Overall, the bullpen was very good in wins over Georgia and South Carolina but sketchy against Vanderbilt as well as Texas A&M.
It was primarily Will Stokes against South Carolina. He finished the game with three scoreless innings and recorded his seventh save.
Brady Feigl threw three scoreless innings against Georgia, followed by Stokes and Short with one scoreless inning each.
Dallas Woolfolk had a great appearance yesterday, keeping the Rebels in position to win after A&M posted five runs, three earned, against Chad Smith in his four-inning start.
Woolfolk, a little-used freshman, threw 56 pitches in 3 1-3 innings with four hits, one walk and one run, earned.

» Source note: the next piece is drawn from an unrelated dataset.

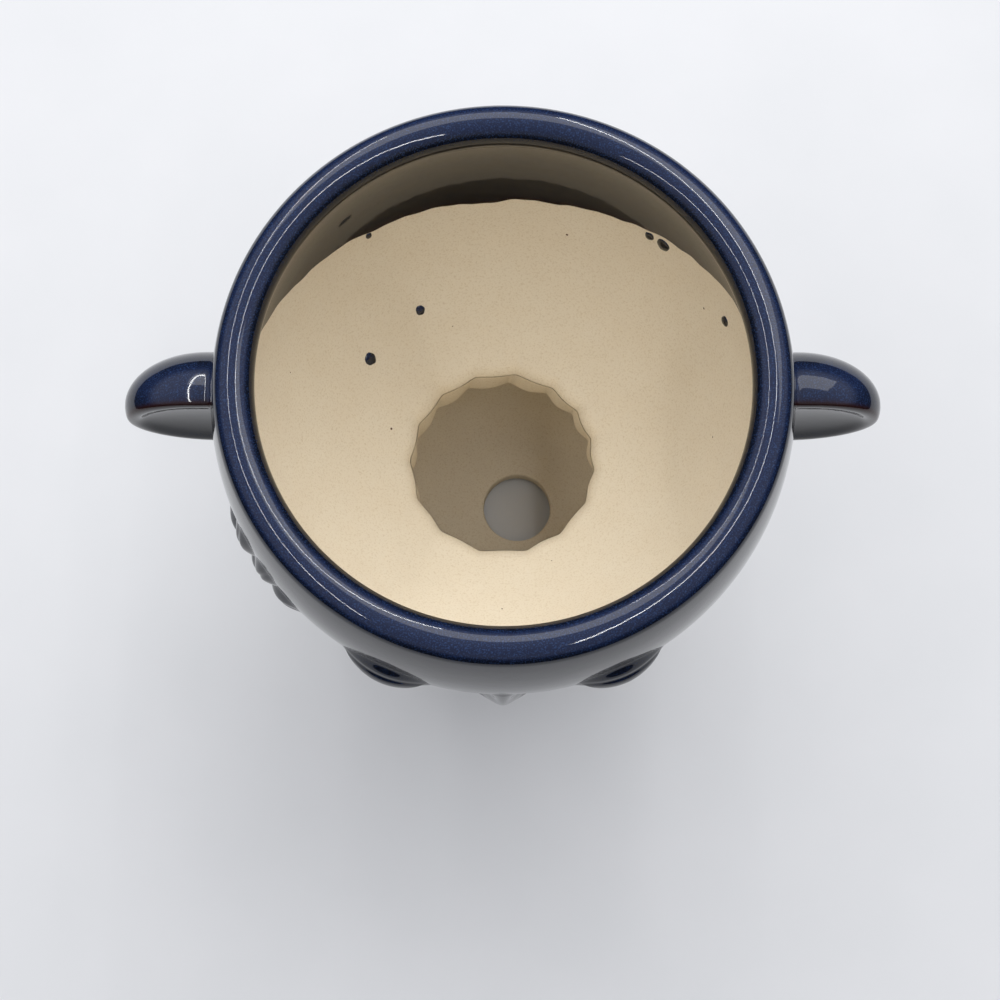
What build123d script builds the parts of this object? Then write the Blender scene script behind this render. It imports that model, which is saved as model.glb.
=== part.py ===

While starting pitching and relief pitching were both OK in the totality of the tournament, Ole Miss reached the semifinals and placed itself firmly in the national seed discussion because of its offense.
That has not been a characteristic of the season.
The Rebels hit .314 for the four games and had at least 12 hits over the last three games. They had 17 Saturday against A&M. They’d have won the game had a few of those been extra-base hits, but they were 17 singles.
J.B. Woodman, Henri Lartigue and Tate Blackman had good tournaments as expected, but so did Colby Bortles, and others in the lineup filled in at different times.
Lartigue left the A&M game with a concussion and has begun the series of testing and evaluation that goes along with that. He should be ready for a home regional game on Friday, but that’s something to keep an eye on.